== Request ==
Your task is to quote, unchanged, only the lines from the one with "diode_length, diode_count, diode_x))" through the one with "imported = [obj", both ends included.

== Data segment ==
>> Begin

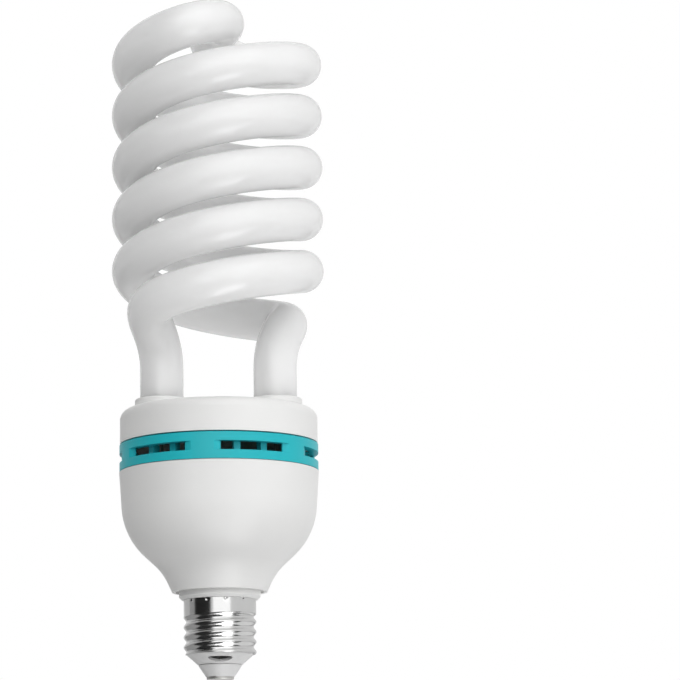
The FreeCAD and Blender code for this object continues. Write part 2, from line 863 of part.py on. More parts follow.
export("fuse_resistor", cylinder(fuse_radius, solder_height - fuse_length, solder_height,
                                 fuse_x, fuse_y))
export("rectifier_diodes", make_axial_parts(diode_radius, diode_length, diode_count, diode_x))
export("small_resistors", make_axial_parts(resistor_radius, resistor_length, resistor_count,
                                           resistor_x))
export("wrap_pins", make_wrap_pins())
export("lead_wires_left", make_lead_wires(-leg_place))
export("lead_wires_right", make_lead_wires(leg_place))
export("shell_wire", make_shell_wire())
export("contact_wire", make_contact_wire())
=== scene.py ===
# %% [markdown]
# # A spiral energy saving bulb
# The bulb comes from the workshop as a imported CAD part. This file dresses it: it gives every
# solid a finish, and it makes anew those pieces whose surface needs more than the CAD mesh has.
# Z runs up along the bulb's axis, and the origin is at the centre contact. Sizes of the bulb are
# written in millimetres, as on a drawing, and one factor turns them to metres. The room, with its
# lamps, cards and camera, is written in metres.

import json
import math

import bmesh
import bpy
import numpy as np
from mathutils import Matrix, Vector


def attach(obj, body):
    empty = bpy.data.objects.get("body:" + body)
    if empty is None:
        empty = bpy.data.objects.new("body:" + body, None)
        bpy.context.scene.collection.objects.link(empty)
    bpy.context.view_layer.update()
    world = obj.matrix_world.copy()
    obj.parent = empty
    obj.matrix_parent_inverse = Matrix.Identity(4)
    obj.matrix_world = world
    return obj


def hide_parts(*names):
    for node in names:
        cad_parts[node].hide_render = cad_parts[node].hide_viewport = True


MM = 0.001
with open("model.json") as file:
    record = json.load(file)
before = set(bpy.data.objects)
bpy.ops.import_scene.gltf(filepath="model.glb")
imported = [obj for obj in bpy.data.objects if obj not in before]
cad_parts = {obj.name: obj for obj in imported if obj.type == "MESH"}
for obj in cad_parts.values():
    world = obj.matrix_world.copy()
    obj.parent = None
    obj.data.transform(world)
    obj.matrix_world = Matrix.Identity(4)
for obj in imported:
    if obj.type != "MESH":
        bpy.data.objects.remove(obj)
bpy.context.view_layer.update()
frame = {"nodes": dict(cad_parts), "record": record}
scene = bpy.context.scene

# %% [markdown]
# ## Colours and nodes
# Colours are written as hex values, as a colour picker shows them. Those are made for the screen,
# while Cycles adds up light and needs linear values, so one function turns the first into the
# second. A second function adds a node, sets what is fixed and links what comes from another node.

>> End

== Final result ==
export("rectifier_diodes", make_axial_parts(diode_radius, diode_length, diode_count, diode_x))
export("small_resistors", make_axial_parts(resistor_radius, resistor_length, resistor_count,
                                           resistor_x))
export("wrap_pins", make_wrap_pins())
export("lead_wires_left", make_lead_wires(-leg_place))
export("lead_wires_right", make_lead_wires(leg_place))
export("shell_wire", make_shell_wire())
export("contact_wire", make_contact_wire())
=== scene.py ===
# %% [markdown]
# # A spiral energy saving bulb
# The bulb comes from the workshop as a imported CAD part. This file dresses it: it gives every
# solid a finish, and it makes anew those pieces whose surface needs more than the CAD mesh has.
# Z runs up along the bulb's axis, and the origin is at the centre contact. Sizes of the bulb are
# written in millimetres, as on a drawing, and one factor turns them to metres. The room, with its
# lamps, cards and camera, is written in metres.

import json
import math

import bmesh
import bpy
import numpy as np
from mathutils import Matrix, Vector


def attach(obj, body):
    empty = bpy.data.objects.get("body:" + body)
    if empty is None:
        empty = bpy.data.objects.new("body:" + body, None)
        bpy.context.scene.collection.objects.link(empty)
    bpy.context.view_layer.update()
    world = obj.matrix_world.copy()
    obj.parent = empty
    obj.matrix_parent_inverse = Matrix.Identity(4)
    obj.matrix_world = world
    return obj


def hide_parts(*names):
    for node in names:
        cad_parts[node].hide_render = cad_parts[node].hide_viewport = True


MM = 0.001
with open("model.json") as file:
    record = json.load(file)
before = set(bpy.data.objects)
bpy.ops.import_scene.gltf(filepath="model.glb")
imported = [obj for obj in bpy.data.objects if obj not in before]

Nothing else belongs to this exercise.